A question about cyberintimacy provides the perfect platform for explaining the process most people evolve through as they fall in love. Love has three components—decision/commitment, intimacy, and passion. They all play major roles in a romantic relationship but consider the question I received below:

Dear Joe,
I’m falling in love with this really great guy. We have all the elements: commitment/decision, intimacy, passion. We have clicked on every level: spiritual, emotional, intellectual, and physical (without sin, of course).
We’ve been “talking” for a year by email and instant messenger private chat sessions. It seems the Internet allows you to meet people from the inside out. I sometimes feel a sense of the backwardness of this situation, that I have allowed myself to become intimate and committed to someone I’ve never physically met. Yet I feel that I know him and want to be with him. Do you think I’ll still feel that way when we come face to face?
Because intimacy in its truest sense means warmth, bondedness, and closeness, it occurs only when two people allow themselves to be extremely vulnerable to each other. It comes about when both decide not to hide behind any masquerade, but instead to allow the other person to see into the reality of who and what they are. That, of course, is a frightening prospect. Most of us wear various “masks” in different aspects of our lives so we can feel accepted and loveable. We may wear one mask to work, another to church, and yet another in our personal relationships. We choose a mask that will provide the greatest likelihood of being accepted in each specific environment.

Removing all masks to let another see who we really are (“warts and all”) means risking everything in that relationship. If the other person doesn’t accept us when they encounter our undisguised selves, we feel absolute rejection. We likely won’t continue the relationship, even if the other person wants to, because we know that he or she has seen the true us and been repulsed by the discovery.

So how do we grow past that fear and decide to reveal our true selves?
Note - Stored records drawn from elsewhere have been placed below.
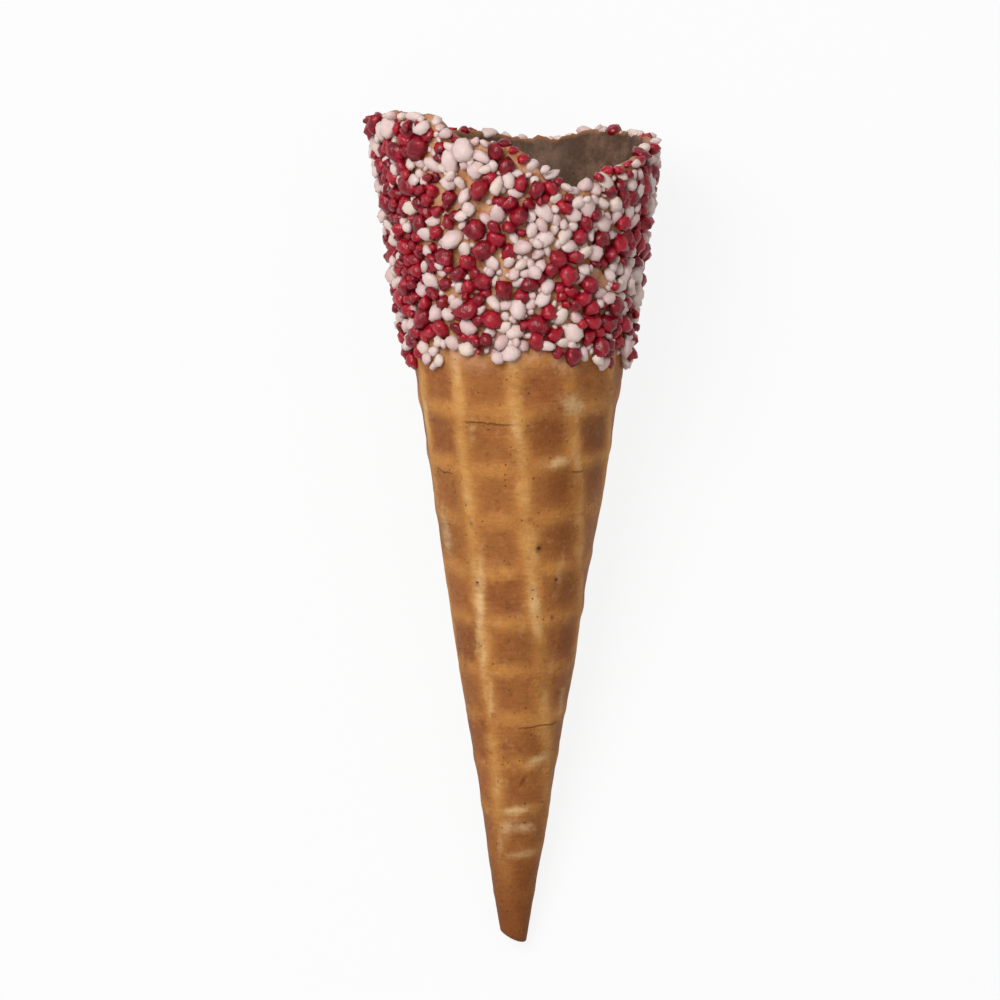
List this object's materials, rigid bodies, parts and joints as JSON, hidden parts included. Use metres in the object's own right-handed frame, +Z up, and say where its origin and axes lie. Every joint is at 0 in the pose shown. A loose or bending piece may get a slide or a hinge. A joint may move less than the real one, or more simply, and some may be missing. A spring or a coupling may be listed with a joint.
{
  "type": "ice cream cone",
  "caption": "Empty rolled waffle cone lying on its side, with a pressed grid, a spiral sheet edge, a wavy rim and a crunchy coating around its mouth; it holds ice cream.",
  "frame": {"origin": "centre of the bounding box at the table the cone lies on", "axes": "+Y along the table from the tip to the mouth, +Z up, +X to the right when seen from above with the mouth at the top"},
  "size_m": [0.0594, 0.1652, 0.0582],
  "materials": {
    "baked_wafer": "baked, matt",
    "crunch": "rough, slightly glossy"
  },
  "bodies": {
    "root": {"wafer_cone": "baked_wafer", "crunch_band": "crunch"}
  },
  "joints": []
}
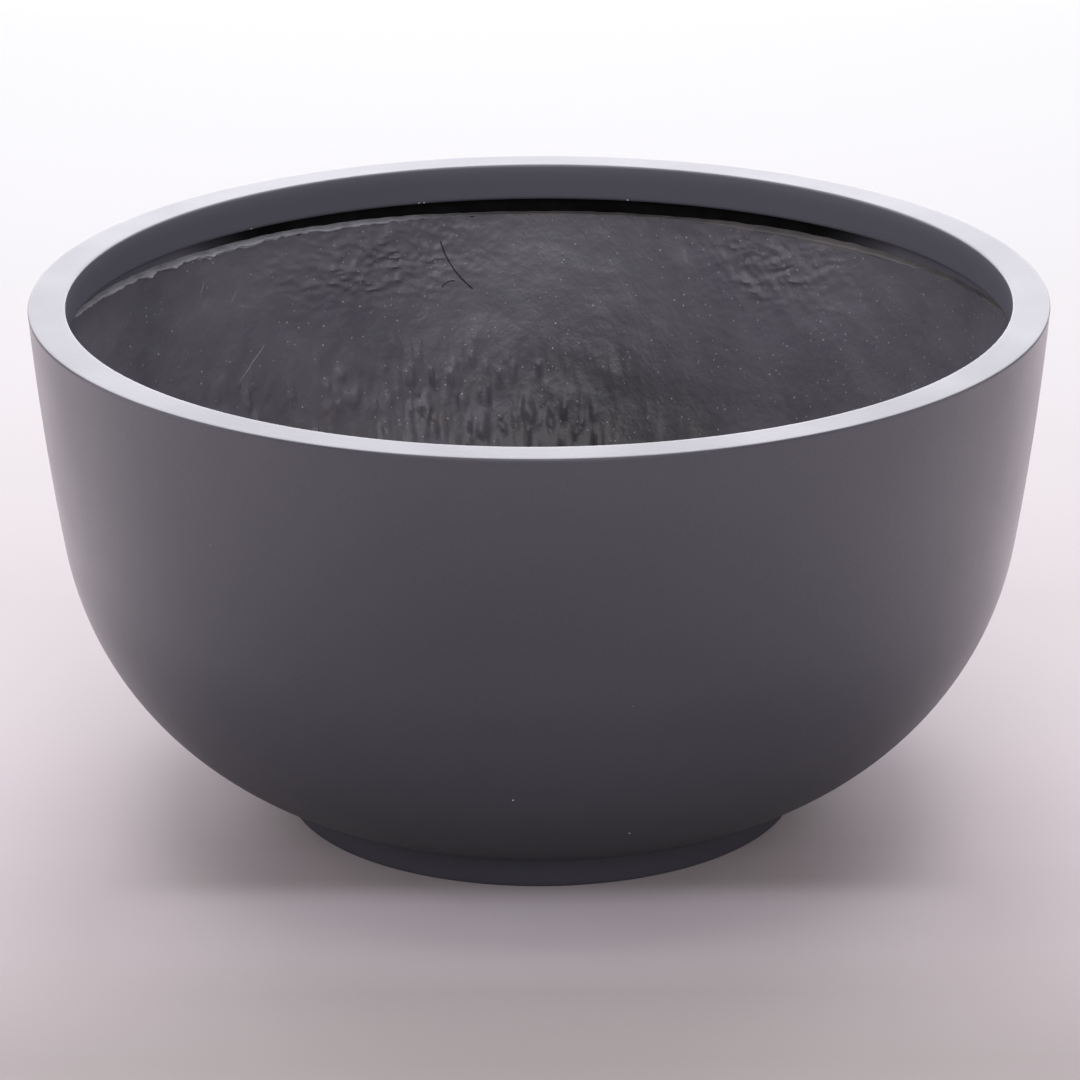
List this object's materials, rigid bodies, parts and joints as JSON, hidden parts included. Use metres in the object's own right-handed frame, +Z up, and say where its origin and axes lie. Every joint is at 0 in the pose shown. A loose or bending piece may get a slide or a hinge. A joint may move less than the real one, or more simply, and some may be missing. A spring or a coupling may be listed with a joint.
{
  "type": "bowl planter",
  "caption": "Round fiberglass bowl planter with a flat return rim, a rough hand-laid inside and a short foot ring.",
  "frame": {"origin": "centre of the foot ring's underside, on the floor", "axes": "+Z up along the bowl's axis; the bowl is round, so +X and +Y may point any way in plan"},
  "size_m": [0.5998, 0.5998, 0.3135],
  "materials": {
    "painted_outside": "satin charcoal paint on smooth moulded fiberglass",
    "painted_inside": "dull charcoal coat on rough hand-laid glass mat",
    "edge_putty": "thinly painted pale resin putty",
    "bonding_resin": "cured bonding resin, hidden"
  },
  "bodies": {
    "root": {"bowl_shell": "painted_outside", "rim_ring": "painted_outside", "rim_bond": "bonding_resin", "inner_laminate": "painted_inside", "edge_putty": "edge_putty", "foot_ring": "painted_outside", "foot_bond": "bonding_resin"}
  },
  "joints": []
}
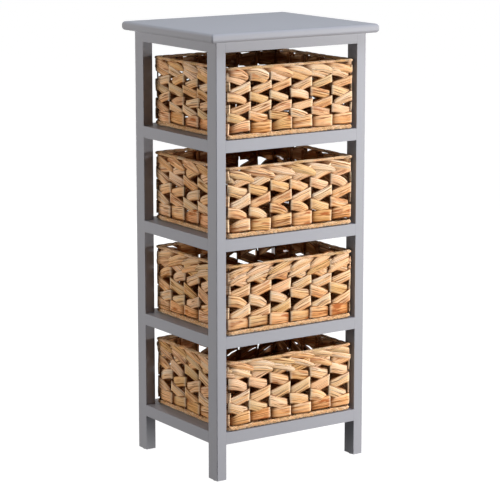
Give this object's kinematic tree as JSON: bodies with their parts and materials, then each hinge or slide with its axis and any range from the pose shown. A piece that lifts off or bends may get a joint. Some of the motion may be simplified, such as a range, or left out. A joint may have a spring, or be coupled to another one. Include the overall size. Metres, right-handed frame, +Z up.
{
  "type": "basket storage unit",
  "caption": "Tall narrow open stand in painted wood that holds woven pull-out baskets one above the other under a flat top board with rounded edges.",
  "frame": {"origin": "on the floor under the middle of the top board", "axes": "+Z up, +X to the right as seen from the front, -Y towards the front, where the baskets pull out"},
  "size_m": [0.402, 0.34, 0.9],
  "materials": {
    "painted_wood": "satin grey paint",
    "bare_wood": "bare turned wood",
    "screw_steel": "zinc-plated",
    "glide_plastic": "matte",
    "basket_wire": "satin brown paint",
    "woven_hyacinth": "matte woven plant strips"
  },
  "bodies": {
    "frame": {"top_board": "painted_wood", "leg_front_left": "painted_wood", "leg_front_right": "painted_wood", "leg_back_left": "painted_wood", "leg_back_right": "painted_wood", "rail_front_1": "painted_wood", "rail_back_1": "painted_wood", "rail_left_1": "painted_wood", "rail_right_1": "painted_wood", "rail_front_2": "painted_wood", "rail_back_2": "painted_wood", "rail_left_2": "painted_wood", "rail_right_2": "painted_wood", "rail_front_3": "painted_wood", "rail_back_3": "painted_wood", "rail_left_3": "painted_wood", "rail_right_3": "painted_wood", "rail_front_4": "painted_wood", "rail_back_4": "painted_wood", "rail_left_4": "painted_wood", "rail_right_4": "painted_wood", "rail_front_5": "painted_wood", "rail_back_5": "painted_wood", "rail_left_5": "painted_wood", "rail_right_5": "painted_wood", "slat_left_1": "painted_wood", "slat_right_1": "painted_wood", "slat_left_2": "painted_wood", "slat_right_2": "painted_wood", "slat_left_3": "painted_wood", "slat_right_3": "painted_wood", "slat_left_4": "painted_wood", "slat_right_4": "painted_wood", "rail_dowels": "bare_wood", "slat_dowels": "bare_wood", "top_screws": "screw_steel", "foot_glides": "glide_plastic"},
    "basket_1": {"basket_1_wire_frame": "basket_wire", "basket_1_walls": "woven_hyacinth", "basket_1_rim": "woven_hyacinth", "basket_1_base_edge": "woven_hyacinth", "basket_1_floor": "woven_hyacinth"},
    "basket_2": {"basket_2_wire_frame": "basket_wire", "basket_2_walls": "woven_hyacinth", "basket_2_rim": "woven_hyacinth", "basket_2_base_edge": "woven_hyacinth", "basket_2_floor": "woven_hyacinth"},
    "basket_3": {"basket_3_wire_frame": "basket_wire", "basket_3_walls": "woven_hyacinth", "basket_3_rim": "woven_hyacinth", "basket_3_base_edge": "woven_hyacinth", "basket_3_floor": "woven_hyacinth"},
    "basket_4": {"basket_4_wire_frame": "basket_wire", "basket_4_walls": "woven_hyacinth", "basket_4_rim": "woven_hyacinth", "basket_4_base_edge": "woven_hyacinth", "basket_4_floor": "woven_hyacinth"}
  },
  "joints": [
    {"name": "basket_1_slide", "type": "slide", "parent": "frame", "child": "basket_1", "axis": [0, -1, 0], "range_m": [0, 0.3]},
    {"name": "basket_2_slide", "type": "slide", "parent": "frame", "child": "basket_2", "axis": [0, -1, 0], "range_m": [0, 0.3]},
    {"name": "basket_3_slide", "type": "slide", "parent": "frame", "child": "basket_3", "axis": [0, -1, 0], "range_m": [0, 0.3]},
    {"name": "basket_4_slide", "type": "slide", "parent": "frame", "child": "basket_4", "axis": [0, -1, 0], "range_m": [0, 0.3]}
  ]
}
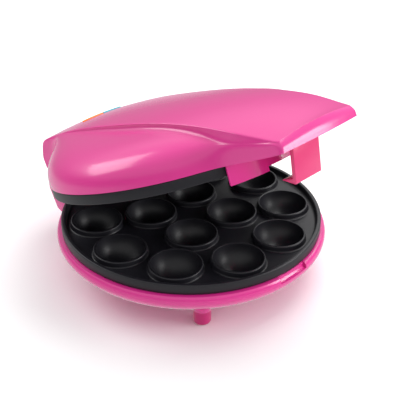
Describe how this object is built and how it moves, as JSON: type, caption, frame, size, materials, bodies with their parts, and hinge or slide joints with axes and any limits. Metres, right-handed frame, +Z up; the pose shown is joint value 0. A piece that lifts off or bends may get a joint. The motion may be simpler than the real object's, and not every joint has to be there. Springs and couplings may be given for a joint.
{
  "type": "electric cake ball maker",
  "caption": "Countertop electric maker for ball-shaped cakes: hinged round clam-shell with coated plates full of half-round hollows, nose handle and clip.",
  "frame": {"origin": "on the table under the middle of the object's box, with the lid ajar as at rest", "axes": "+Z up, -Y towards the nose and clip at the front, hinge at +Y, +X to the right seen from the front"},
  "size_m": [0.2078, 0.2481, 0.1585],
  "materials": {
    "pink_plastic": "glossy",
    "clip_plastic": "glossy",
    "foot_rubber": "satin",
    "cast_coated": "satin",
    "heater_tube": "satin",
    "sheet_steel": "satin",
    "bracket_steel": "satin",
    "screw_steel": "satin",
    "pin_steel": "polished",
    "terminal_plastic": "matte",
    "gland_rubber": "matte",
    "fuse_body": "satin",
    "thermostat_body": "matte",
    "lamp_glass": "glossy",
    "orange_lens": "glossy",
    "cyan_lens": "glossy"
  },
  "bodies": {
    "base": {"lower_housing": "pink_plastic", "lower_plate": "cast_coated", "lower_heater": "heater_tube", "lower_heater_clips": "bracket_steel", "lower_clip_screws": "screw_steel", "lower_reflector": "sheet_steel", "lower_plate_screws": "screw_steel", "feet": "foot_rubber", "terminal_block": "terminal_plastic", "terminal_screw": "screw_steel", "cord_gland": "gland_rubber", "thermal_fuse": "fuse_body", "fuse_strap": "bracket_steel", "hinge_pins": "pin_steel"},
    "lid": {"upper_cover": "pink_plastic", "upper_frame": "pink_plastic", "upper_plate": "cast_coated", "upper_heater": "heater_tube", "upper_heater_clips": "bracket_steel", "upper_clip_screws": "screw_steel", "upper_reflector": "sheet_steel", "upper_plate_screws": "screw_steel", "cover_screws": "screw_steel", "thermostat": "thermostat_body", "lamp_holder": "terminal_plastic", "neon_lamps": "lamp_glass", "orange_lens": "orange_lens", "cyan_lens": "cyan_lens", "latch_pin": "pin_steel"},
    "clip": {"latch_clip": "clip_plastic"}
  },
  "joints": [
    {"name": "lid_hinge", "type": "hinge", "parent": "base", "child": "lid", "pos_m": [0, 0.11276, 0.0391], "axis": [-1, 0, 0], "range_deg": [-21, 74]},
    {"name": "clip_pivot", "type": "hinge", "parent": "lid", "child": "clip", "pos_m": [0, -0.10141, 0.13888], "axis": [1, 0, 0], "range_deg": [-15, 32]}
  ]
}
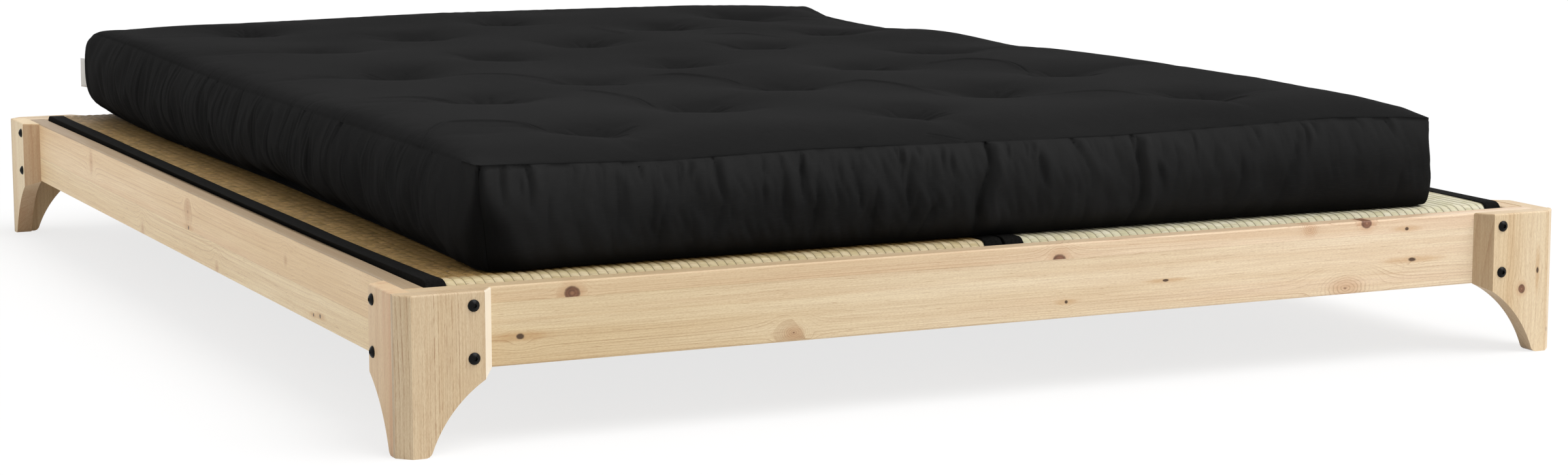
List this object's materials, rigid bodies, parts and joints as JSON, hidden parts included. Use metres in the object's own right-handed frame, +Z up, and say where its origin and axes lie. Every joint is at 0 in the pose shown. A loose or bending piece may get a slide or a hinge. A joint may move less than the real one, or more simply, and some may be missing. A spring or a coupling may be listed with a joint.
{
  "type": "futon bed",
  "caption": "Low pine platform bed: arched corner legs bolted to rails, slats, woven rush mats with black borders, and a tufted black futon mattress.",
  "frame": {"origin": "on the floor at the middle of the frame", "axes": "+X to the right seen from the foot end, +Y from the foot end to the head end, +Z up"},
  "size_m": [1.7242, 2.1242, 0.3613],
  "materials": {
    "pine": "sanded, clear matt oil, fine grain and small knots",
    "support_pine": "planed, unfinished",
    "slat_spruce": "planed, unfinished",
    "beech": "turned, unfinished",
    "black_steel": "black, half gloss",
    "zinc_steel": "zinc plated",
    "galvanised_steel": "galvanised sheet, matt",
    "webbing": "woven cotton tape",
    "straw": "pressed rice straw",
    "back_cloth": "woven backing",
    "rush": "woven rush, dry and slightly glossy",
    "border_cloth": "black cotton twill",
    "black_cotton": "black cotton, matt",
    "batting": "carded cotton",
    "coir": "pressed coconut fibre",
    "tuft_thread": "waxed cord",
    "tag_cloth": "plain white tape"
  },
  "bodies": {
    "frame": {"front_left_leg_end_board": "pine", "front_left_leg_side_board": "pine", "front_right_leg_end_board": "pine", "front_right_leg_side_board": "pine", "back_left_leg_end_board": "pine", "back_left_leg_side_board": "pine", "back_right_leg_end_board": "pine", "back_right_leg_side_board": "pine", "front_rail": "pine", "back_rail": "pine", "left_rail": "pine", "right_rail": "pine", "leg_bolts": "black_steel", "sleeve_nuts": "zinc_steel", "leg_dowels": "beech", "left_cleat": "support_pine", "right_cleat": "support_pine", "cleat_screws": "zinc_steel", "centre_beam": "support_pine", "front_beam_hanger": "galvanised_steel", "back_beam_hanger": "galvanised_steel", "hanger_screws": "zinc_steel", "centre_leg": "support_pine", "centre_leg_screws": "zinc_steel", "left_slat_tape": "webbing", "right_slat_tape": "webbing", "tape_staples": "zinc_steel", "slat_screws": "zinc_steel", "slat_1": "slat_spruce", "slat_2": "slat_spruce", "slat_3": "slat_spruce", "slat_4": "slat_spruce", "slat_5": "slat_spruce", "slat_6": "slat_spruce", "slat_7": "slat_spruce", "slat_8": "slat_spruce", "slat_9": "slat_spruce", "slat_10": "slat_spruce", "slat_11": "slat_spruce", "slat_12": "slat_spruce", "slat_13": "slat_spruce", "slat_14": "slat_spruce"},
    "mats": {"left_mat_core": "straw", "left_mat_back_sheet": "back_cloth", "left_mat_rush_cover": "rush", "left_mat_outer_border": "border_cloth", "left_mat_inner_border": "border_cloth", "right_mat_core": "straw", "right_mat_back_sheet": "back_cloth", "right_mat_rush_cover": "rush", "right_mat_outer_border": "border_cloth", "right_mat_inner_border": "border_cloth"},
    "mattress": {"mattress_top_panel": "black_cotton", "mattress_side_band": "black_cotton", "mattress_bottom_panel": "black_cotton", "mattress_upper_batting": "batting", "mattress_core": "coir", "mattress_lower_batting": "batting", "tuft_threads": "tuft_thread", "mattress_tag": "tag_cloth"}
  },
  "joints": [
    {"name": "mats_lift", "type": "slide", "parent": "frame", "child": "mats", "axis": [0, 0, 1], "range_m": [0, 0.2]},
    {"name": "mattress_lift", "type": "slide", "parent": "mats", "child": "mattress", "axis": [0, 0, 1], "range_m": [0, 0.3]}
  ]
}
We do it in stages. We start by sharing facts that are nonthreatening; facts that we feel won’t be reacted to negatively. As we share those innocuous facts of our lives (e.g. “I was born in the USA,”) we register every reaction of the person to whom we share. Any lack of interest or hint of displeasure on their part causes us to stop the process. We’re certainly not going to reveal potentially threatening facts (e.g. “When I was younger I was arrested,”) if we note any disinterest or rejection as we share innocuous facts. On the other hand, as we register interest and acceptance we tend to reveal more threatening facts. We can become so trusting of the seemingly unconditional acceptance of the other person that we tell him or her things about ourselves we’ve never told anyone.

And that’s just the first step.

The more frightening step is the second one: sharing feelings. After all, some of the facts of our lives were things that occurred without our intention or control. Therefore, the facts of our lives tell only what happened; they don’t always reveal information about who we are or what we are like. Feelings do that. When a person can share feelings, he or she reveals self.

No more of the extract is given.